Fans developed elaborate rituals around these score updates. In small towns across America, groups of men would gather outside the local telegraph office during important games, waiting for the operator to emerge with the latest information chalked on a small blackboard. The arrival of each update would trigger immediate discussion, analysis, and speculation about what might happen next.
The Barbershop Bulletin Board
Barbershops became unofficial sports information centers in the pre-radio era. Shop owners would pay telegraph operators to deliver regular score updates, which they'd post on windows or boards visible from the street. During important games, crowds would gather outside these shops, reading each update aloud to newcomers and debating the implications of every run scored.

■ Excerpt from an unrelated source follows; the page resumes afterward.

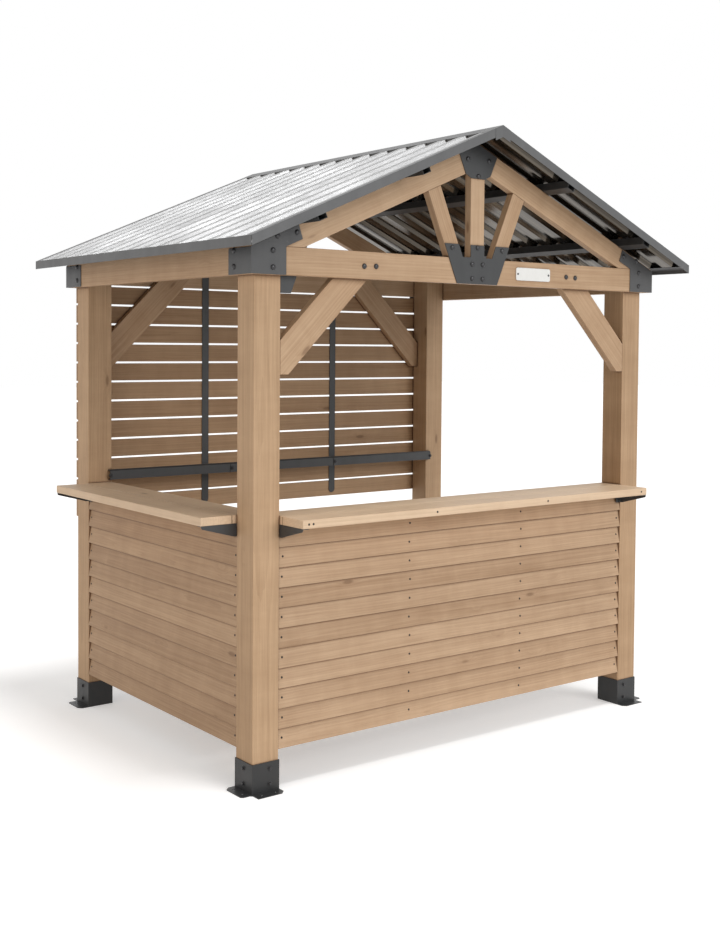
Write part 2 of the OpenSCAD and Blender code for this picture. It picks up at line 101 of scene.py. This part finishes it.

These gatherings turned following distant baseball games into community events. Fathers would bring their sons to witness important moments in baseball history, even though "witnessing" meant reading telegraphed updates posted on barbershop windows. The shared experience of waiting for information created bonds between fans that modern instant access can't replicate.
Some enterprising barbershop owners would hire young men to run between their shops and the telegraph office, creating primitive but effective sports news networks that served entire neighborhoods. These runners would sprint through streets carrying score updates, turning game information into a relay race that added its own drama to the baseball experience.
When Trains Carried More Than Passengers
Passenger trains served as another crucial link in the pre-electronic sports information network. Conductors and passengers traveling from cities where games were played would carry score information to towns along their routes, sharing results with station masters who would post them for local fans.
Train schedules became sports schedules for fans in smaller communities. If the 4:15 train from Chicago was running on time, that meant World Series updates would arrive by 4:30. If weather delayed the train, fans might wait hours longer for information about games that had actually ended hours earlier.
Photo: World Series, via o.quizlet.com
Some dedicated fans would meet every train arriving from cities where their teams were playing, hoping to find passengers who had attended games or at least picked up newspapers with final scores. This turned train stations into impromptu sports information exchanges where travelers became unwitting sports reporters for entire communities.
The Morning After Revelation
For most baseball fans in the 1890s and early 1900s, the primary source of game information remained the morning newspaper, which meant living with uncertainty for hours after games ended. Fans would go to bed not knowing whether their team had won or lost, then rush to their front porches each morning to discover what had happened the day before.
Newspapers understood their role as the definitive source of sports information and treated it seriously. Sports sections included not just final scores and basic statistics, but detailed play-by-play accounts that helped readers visualize games they couldn't see or hear. Baseball writing became an art form because writers knew they were their readers' only connection to distant games.
The delay between games and reports also created a different relationship between fans and their teams. Instead of experiencing the emotional highs and lows of each inning in real time, fans would absorb entire games at once, learning about dramatic ninth-inning comebacks or heartbreaking defeats all at the same moment. This compressed emotional experience was intense but fundamentally different from today's pitch-by-pitch anxiety.
The Radio Revolution Changes Everything
The introduction of radio broadcasts in the 1920s completely transformed how Americans followed baseball. Suddenly, fans could experience distant games in real time, hearing the crack of the bat and the roar of the crowd. The community gatherings around telegraph offices and barbershop windows gradually disappeared as families gathered around radio sets in their living rooms.
But even radio had limitations that seem almost quaint today. Many teams didn't broadcast road games, leaving fans to rely on telegraph updates or newspaper reports when their teams traveled. Some radio stations would "recreate" road games in their studios, with announcers reading telegraph updates and adding sound effects to simulate the ballpark experience.
What We Lost When We Gained Everything
Today's baseball fans receive more information about games in progress than the players themselves had access to a century ago. Smartphone apps provide real-time statistics, video highlights, and expert analysis for every pitch of every game. The transformation from telegraph updates to instant access represents obvious progress in terms of convenience and completeness.
But something was lost when following distant baseball games stopped requiring effort and community cooperation. Those barbershop gatherings and train station vigils created shared experiences that bonded fans to each other and to their teams in ways that individual smartphone consumption cannot replicate.
The anticipation that came with waiting for score updates also intensified the emotional impact of game results. When learning your team's fate required patience and sometimes detective work, victories felt more earned and defeats cut deeper. Modern instant access provides more information but perhaps less emotional investment in the process of discovery.
The telegraph era of baseball fandom required imagination, patience, and community participation. Today's digital age offers convenience, completeness, and individual control. Both approaches have their merits, but only one turned finding out the score into an adventure worth remembering.